Woman may be first person cured of HIV without treatment

A 66-year-old woman who was infected with HIV in 1992 may be the first person cured of the virus without medication or a bone-marrow transplant, reports The New York Times.

Researchers examined blood cells in a way never possible before and published the findings Aug. 26 in Nature. The research suggests a new mechanism in which the body may suppress HIV. Scientists analysed 1.5 billion blood cells from Loreen Willenberg, whose body has suppressed HIV for decades after infection, and found no trace of the virus. Only two other people have been declared cured of HIV, both of whom underwent bone-marrow transplants for cancer.

Researchers also say the virus appeared to be sequestered in such a way that it could not reproduce in an additional 63 people. Such findings indicate that a small number of patients taking antiretroviral therapy may similarly be able to suppress HIV and stop taking the drugs.

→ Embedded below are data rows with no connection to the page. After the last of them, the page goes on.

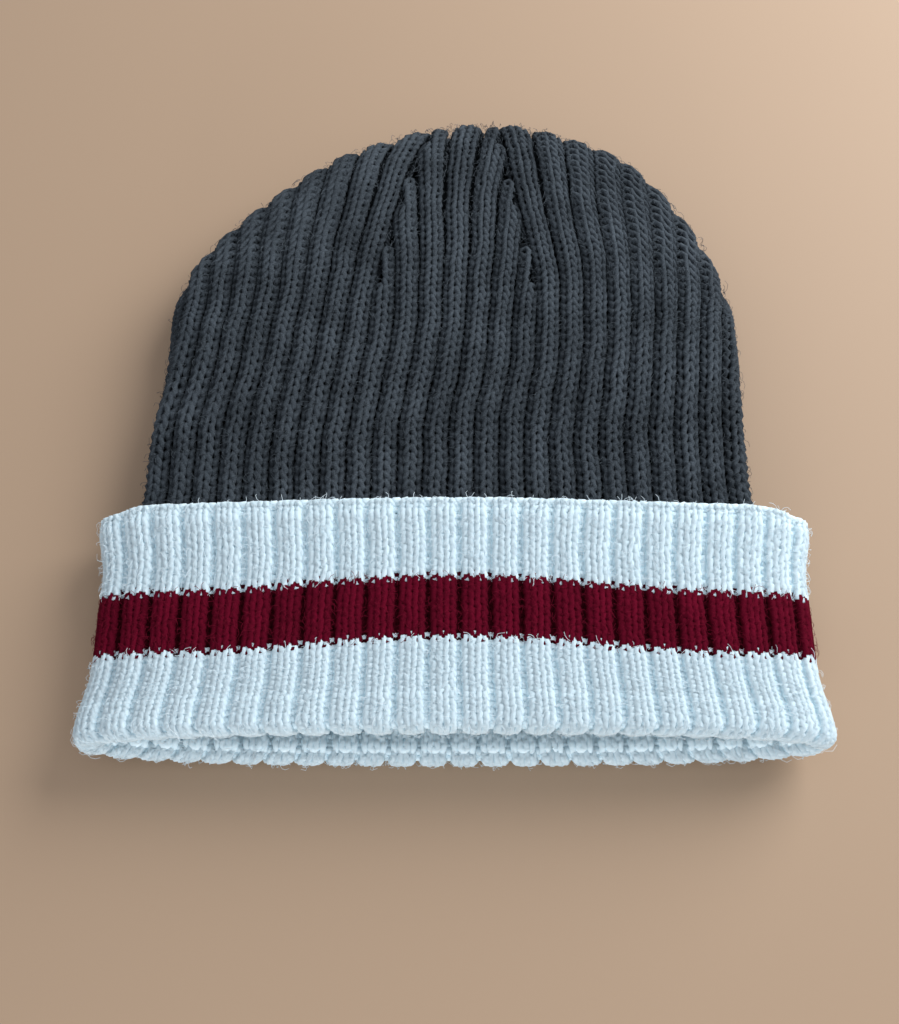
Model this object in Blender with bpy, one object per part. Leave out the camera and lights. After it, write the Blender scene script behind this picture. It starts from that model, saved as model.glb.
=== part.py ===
"""Ribbed knit beanie lying flat, with its striped cuff turned up.

Metres, +Z up off the table, +Y from the mouth to the tip. The origin is under the middle of the hat.
The hat is one knitted blank, linked into a tube by a back seam and drawn in by eight crown darts.
Every colour stretch, gore and seam of that blank is a closed solid of its own.

A point of the knit is found from three values:
  turn    share of the way round the ring, from the middle of the front, towards +X
  course  distance along the knit from the fold towards the tip
  depth   distance below the outer face of the layer
"""

import math

import bmesh
import bpy
import numpy as np

# Driving dimensions.
HAT_LENGTH = 0.238
KNIT_THICKNESS = 0.004
LAYER_GAP = 0.0005
JOINT_GAP = 0.0003

# Cuff, measured at its outer face.
CUFF_HALF_WIDTH = 0.1145
CUFF_HALF_THICKNESS = 0.0135
CUFF_TOP = 0.0800
RED_TOP = 0.0545
RED_BOTTOM = 0.0355
EDGE_RADIUS = 0.0020
FRONT_FOLD_RISE = 0.0066
FOLD_RISE_FADE = 0.0340

# How the cuff's courses sink on the table: all a little, more away from the middle, most at the top corners.
COURSE_DROP = 0.0010
SIDE_DROP = 0.0044
SIDE_DROP_SPAN = (0.005, 0.080)
DROP_START_SPAN = (0.0045, 0.032)
DROP_END_SPAN = (0.056, 0.080)
DROP_KEPT_AT_TOP = 0.3
CORNER_DROP = 0.0035
CORNER_SPAN = (0.096, 0.1145)

# Body under and above the cuff, measured at its outer face.
BAND_HALF_WIDTH = CUFF_HALF_WIDTH - KNIT_THICKNESS - LAYER_GAP
BAND_HALF_THICKNESS = CUFF_HALF_THICKNESS - KNIT_THICKNESS - LAYER_GAP
WHITE_TURN_IN = 0.0220
CROWN_HALF_WIDTH = 0.0997
DOME_HALF_WIDTH = 0.0975
CROWN_START = 0.0860
DOME_START = 0.1500
DOME_COURSES = 0.1250
DOME_HALF_THICKNESS = 0.0118
DOME_SAG = 0.0100
SHOULDER_PULL = 0.095
TIP_PULL = 0.16
TIP_PULL_SPAN = (math.radians(18), math.radians(40))
TABLE_CLEARANCE = 0.0008
TIP_HEIGHT = 0.0105

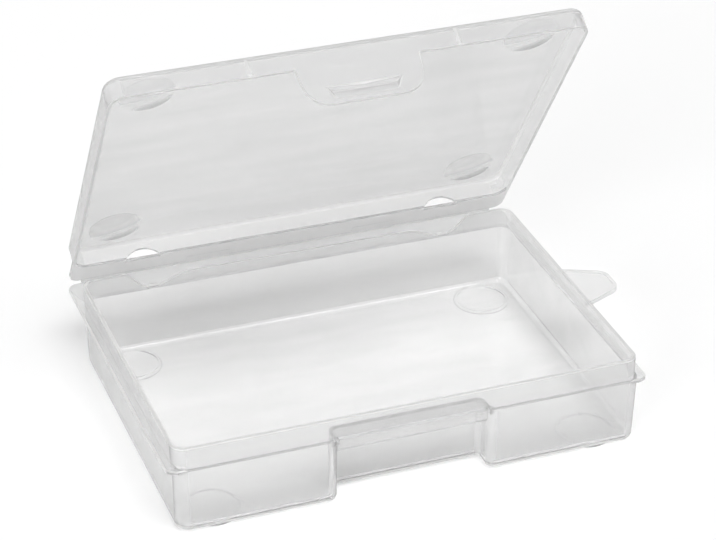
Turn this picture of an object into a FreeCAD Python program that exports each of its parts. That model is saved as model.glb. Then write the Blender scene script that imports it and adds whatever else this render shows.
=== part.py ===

"It does suggest that treatment itself can cure people, which goes against all the dogma," said Steve Deeks, MD, a professor of medicine at the University of California, San Francisco, and a study author.

"It's certainly encouraging, but speculative," said Una O'Doherty, MD, PhD, a virologist at Philadelphia-based University of Pennsylvania. "I need to see more before I would say, 'Oh, she's cured.'"

"The real challenge, of course, is how you can intervene to make this relevant to the 37 million people living with HIV," Dr. Sharon Lewin, director of the Peter Doherty Institute for Infection and Immunity in Melbourne, Australia, told The New York Times.